《律动与辉光:中国古代文学结构生成背景与个案研究》中中国古代文学建构于诗史之间,因为创造和建构了中国古代文学及其体系、格局与艺术结构的审美主体,始终徘徊于诗史之间。这里所谓的“史”,是叙事的,更是史官的,经典的,儒家的,庙堂的,而“诗”则既异于,又源于和本于“史”。
关于我国古代文学艺术结构及模式的探讨,离不开对文学家的心性人格的把握,离不开对文化发展的历史背景及其体系模式的追溯和宏观考察,也离不开对于文学抒情、叙事等不同种类和体裁之间的相互影响的分析。
文学结构既然是作者心灵艺术化的显现形式,那么,知人论世,把握作为创作主体的文士的心性人格模式,不仅是文学结构论的题中应有之义,而且对于文学结构与模式的研究也具有重要的意义。

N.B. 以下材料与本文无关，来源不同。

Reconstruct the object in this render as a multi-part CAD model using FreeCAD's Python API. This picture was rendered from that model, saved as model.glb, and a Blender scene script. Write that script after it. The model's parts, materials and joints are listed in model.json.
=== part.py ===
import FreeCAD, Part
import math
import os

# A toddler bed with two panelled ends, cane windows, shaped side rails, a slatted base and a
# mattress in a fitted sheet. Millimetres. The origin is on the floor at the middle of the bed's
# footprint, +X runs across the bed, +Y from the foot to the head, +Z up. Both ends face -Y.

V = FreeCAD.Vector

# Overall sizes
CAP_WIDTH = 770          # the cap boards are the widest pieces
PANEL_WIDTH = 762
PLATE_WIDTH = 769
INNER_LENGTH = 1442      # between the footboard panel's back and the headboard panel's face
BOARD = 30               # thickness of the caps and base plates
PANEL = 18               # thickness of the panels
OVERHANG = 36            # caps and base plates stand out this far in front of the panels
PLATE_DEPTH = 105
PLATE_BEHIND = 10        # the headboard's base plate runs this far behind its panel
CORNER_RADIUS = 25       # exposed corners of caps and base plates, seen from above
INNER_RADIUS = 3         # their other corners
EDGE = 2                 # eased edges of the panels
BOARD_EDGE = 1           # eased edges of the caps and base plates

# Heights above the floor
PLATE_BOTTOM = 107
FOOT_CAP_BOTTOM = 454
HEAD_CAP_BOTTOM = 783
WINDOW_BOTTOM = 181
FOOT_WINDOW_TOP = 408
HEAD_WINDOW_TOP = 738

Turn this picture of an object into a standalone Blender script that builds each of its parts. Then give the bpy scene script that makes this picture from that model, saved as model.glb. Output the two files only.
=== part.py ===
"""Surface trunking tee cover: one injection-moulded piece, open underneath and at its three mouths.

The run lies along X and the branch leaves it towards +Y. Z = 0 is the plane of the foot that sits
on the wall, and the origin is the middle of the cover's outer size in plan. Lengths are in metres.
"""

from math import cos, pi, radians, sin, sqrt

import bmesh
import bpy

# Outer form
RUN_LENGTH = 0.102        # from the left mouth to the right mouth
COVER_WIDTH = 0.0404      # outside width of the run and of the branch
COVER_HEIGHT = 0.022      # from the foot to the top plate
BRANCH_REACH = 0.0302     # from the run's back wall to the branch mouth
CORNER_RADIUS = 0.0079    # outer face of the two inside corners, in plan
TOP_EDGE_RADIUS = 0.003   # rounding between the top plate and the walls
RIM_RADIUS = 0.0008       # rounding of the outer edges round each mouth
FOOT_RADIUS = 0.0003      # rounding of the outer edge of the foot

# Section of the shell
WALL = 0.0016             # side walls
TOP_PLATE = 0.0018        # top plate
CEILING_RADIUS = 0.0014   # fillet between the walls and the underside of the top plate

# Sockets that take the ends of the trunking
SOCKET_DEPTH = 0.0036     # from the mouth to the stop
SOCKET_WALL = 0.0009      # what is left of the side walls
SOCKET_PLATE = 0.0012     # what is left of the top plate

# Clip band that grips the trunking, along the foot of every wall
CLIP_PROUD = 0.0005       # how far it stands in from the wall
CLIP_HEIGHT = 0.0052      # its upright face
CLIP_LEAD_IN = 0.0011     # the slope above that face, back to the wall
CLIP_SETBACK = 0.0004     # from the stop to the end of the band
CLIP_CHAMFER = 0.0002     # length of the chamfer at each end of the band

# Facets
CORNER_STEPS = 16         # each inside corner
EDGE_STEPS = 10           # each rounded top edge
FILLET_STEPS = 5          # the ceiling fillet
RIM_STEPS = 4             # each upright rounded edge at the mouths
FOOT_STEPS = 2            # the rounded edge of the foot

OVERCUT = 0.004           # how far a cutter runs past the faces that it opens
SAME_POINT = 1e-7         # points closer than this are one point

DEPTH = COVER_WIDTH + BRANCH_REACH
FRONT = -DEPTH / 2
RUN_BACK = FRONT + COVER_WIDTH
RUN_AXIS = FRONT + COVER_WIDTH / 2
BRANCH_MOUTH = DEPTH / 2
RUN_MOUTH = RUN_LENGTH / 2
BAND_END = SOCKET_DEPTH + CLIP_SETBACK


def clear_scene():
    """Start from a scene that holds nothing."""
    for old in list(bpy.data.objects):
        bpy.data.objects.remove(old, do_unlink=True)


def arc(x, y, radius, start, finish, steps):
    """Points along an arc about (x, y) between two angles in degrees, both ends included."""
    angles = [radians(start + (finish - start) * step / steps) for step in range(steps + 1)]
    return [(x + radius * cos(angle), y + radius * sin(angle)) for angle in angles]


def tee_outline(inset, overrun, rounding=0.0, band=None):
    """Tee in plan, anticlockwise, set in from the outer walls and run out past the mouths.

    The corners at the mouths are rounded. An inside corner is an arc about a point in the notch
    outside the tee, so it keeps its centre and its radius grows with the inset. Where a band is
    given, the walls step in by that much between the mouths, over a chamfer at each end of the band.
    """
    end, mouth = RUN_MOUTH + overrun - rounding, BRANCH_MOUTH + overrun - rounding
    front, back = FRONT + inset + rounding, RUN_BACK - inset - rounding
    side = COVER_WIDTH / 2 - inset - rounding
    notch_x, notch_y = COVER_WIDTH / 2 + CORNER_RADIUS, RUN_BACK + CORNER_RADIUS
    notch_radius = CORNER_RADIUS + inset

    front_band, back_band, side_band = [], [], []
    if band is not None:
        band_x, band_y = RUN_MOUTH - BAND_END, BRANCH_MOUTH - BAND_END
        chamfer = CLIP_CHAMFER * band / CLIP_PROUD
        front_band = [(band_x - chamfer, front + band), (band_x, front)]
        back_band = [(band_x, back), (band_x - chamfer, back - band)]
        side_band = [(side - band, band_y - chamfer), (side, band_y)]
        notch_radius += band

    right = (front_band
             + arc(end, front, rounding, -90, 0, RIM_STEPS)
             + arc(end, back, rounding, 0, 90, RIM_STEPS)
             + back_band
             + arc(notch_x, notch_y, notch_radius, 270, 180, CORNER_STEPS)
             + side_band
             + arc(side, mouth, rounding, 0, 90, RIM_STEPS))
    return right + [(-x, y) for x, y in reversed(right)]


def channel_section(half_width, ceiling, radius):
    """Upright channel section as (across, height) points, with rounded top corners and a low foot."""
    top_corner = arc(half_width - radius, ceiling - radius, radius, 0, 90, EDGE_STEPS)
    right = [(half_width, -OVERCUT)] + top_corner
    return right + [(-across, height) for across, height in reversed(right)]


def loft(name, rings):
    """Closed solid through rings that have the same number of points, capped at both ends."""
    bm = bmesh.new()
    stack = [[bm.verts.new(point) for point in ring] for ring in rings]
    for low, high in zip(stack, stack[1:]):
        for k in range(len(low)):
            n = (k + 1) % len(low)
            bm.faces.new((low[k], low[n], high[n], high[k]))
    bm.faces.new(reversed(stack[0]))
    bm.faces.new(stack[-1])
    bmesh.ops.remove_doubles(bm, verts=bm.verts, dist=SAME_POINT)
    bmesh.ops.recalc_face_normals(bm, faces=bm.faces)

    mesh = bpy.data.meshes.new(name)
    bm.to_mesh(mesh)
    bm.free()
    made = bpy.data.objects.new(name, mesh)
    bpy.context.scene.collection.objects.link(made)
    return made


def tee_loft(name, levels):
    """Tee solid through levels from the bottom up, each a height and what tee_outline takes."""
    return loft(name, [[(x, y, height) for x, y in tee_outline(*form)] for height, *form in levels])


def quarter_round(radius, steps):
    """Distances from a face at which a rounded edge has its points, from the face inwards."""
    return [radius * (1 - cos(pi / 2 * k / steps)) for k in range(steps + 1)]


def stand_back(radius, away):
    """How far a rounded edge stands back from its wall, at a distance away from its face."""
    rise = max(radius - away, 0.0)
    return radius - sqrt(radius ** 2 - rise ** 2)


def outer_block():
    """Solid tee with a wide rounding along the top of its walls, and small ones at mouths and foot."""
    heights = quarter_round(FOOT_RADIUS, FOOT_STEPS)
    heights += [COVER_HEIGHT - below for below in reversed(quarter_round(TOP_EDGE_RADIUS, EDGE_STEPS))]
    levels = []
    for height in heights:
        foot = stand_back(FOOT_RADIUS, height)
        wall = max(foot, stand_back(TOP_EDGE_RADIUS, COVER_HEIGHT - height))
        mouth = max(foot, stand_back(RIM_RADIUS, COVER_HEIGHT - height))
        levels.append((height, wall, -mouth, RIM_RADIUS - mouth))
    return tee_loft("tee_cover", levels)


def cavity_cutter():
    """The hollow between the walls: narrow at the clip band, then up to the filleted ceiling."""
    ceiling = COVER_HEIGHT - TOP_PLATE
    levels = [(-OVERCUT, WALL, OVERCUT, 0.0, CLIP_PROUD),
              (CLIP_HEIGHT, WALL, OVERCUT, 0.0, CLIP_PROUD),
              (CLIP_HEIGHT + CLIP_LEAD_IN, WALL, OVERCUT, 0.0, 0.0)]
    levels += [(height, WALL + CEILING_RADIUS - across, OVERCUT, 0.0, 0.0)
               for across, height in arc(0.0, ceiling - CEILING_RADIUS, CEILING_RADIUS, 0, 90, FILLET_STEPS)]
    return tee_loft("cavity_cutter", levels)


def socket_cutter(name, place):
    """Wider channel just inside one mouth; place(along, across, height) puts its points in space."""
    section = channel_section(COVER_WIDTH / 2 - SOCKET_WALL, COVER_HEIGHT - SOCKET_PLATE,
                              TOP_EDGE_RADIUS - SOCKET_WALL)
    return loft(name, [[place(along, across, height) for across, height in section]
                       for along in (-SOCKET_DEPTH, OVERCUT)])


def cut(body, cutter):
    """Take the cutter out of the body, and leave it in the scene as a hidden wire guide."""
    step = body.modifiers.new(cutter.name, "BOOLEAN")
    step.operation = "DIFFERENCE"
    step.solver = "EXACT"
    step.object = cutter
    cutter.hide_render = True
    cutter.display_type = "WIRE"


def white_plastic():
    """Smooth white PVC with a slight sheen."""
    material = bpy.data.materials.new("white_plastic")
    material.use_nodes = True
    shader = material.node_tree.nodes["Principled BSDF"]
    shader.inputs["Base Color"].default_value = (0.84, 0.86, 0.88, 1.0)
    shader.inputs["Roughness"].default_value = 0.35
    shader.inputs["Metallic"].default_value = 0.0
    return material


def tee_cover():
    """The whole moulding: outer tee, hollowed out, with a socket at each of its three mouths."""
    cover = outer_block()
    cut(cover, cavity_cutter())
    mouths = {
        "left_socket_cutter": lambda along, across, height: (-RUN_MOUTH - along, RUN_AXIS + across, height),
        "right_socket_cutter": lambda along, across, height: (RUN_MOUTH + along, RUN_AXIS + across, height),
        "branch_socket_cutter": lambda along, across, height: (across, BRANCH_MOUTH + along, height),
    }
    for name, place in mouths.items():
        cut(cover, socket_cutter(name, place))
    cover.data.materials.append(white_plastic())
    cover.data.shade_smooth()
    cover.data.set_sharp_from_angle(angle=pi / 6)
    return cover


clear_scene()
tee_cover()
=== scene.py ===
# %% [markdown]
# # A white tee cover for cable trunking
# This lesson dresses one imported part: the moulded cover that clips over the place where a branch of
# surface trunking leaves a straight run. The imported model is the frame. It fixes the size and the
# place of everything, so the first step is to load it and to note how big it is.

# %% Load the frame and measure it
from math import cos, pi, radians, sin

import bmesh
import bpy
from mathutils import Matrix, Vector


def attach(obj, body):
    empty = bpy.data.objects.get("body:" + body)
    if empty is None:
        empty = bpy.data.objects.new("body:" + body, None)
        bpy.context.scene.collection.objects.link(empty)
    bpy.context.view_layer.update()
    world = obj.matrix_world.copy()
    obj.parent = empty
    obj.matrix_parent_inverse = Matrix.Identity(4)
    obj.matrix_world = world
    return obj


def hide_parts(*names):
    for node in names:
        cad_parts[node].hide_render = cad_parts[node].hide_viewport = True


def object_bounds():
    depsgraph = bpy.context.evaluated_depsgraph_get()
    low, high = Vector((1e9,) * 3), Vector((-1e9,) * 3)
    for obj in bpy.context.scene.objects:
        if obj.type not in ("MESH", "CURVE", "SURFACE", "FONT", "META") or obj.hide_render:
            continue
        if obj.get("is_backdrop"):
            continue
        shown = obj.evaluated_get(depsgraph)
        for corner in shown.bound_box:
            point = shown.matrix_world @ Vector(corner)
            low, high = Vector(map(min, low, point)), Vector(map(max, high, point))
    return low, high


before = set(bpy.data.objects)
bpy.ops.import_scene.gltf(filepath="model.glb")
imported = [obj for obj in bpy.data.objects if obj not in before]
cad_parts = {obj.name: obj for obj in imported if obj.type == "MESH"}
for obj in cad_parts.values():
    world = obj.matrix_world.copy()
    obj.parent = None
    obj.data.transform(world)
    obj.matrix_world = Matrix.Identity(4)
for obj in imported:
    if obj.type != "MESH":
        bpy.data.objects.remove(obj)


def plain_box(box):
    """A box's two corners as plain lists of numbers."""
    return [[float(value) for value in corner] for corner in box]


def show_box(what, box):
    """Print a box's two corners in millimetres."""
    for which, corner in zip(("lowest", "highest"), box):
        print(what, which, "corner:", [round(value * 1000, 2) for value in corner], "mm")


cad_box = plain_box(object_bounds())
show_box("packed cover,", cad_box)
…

古代人将诗人、作家统称为文士,最早的文士大约是史官。商代以前的史官担当沟通天地人神的使命,参与祭祝、卜筮等宗教活动,周代以后,史官的职责转而为记载国君的言行。班固《汉书·艺文志》说:“古之王者世有史官,君举必书,所以慎言行,昭法式也。左史记言,右史记事,事为《春秋》,言为《尚书》,帝王靡不同之。”①“左史记言,右史记事”的说法,史书(如《隋书·经籍志》)上和典籍(如《礼记·玉藻》)中多有记载,《史通·史官建置》亦有此说。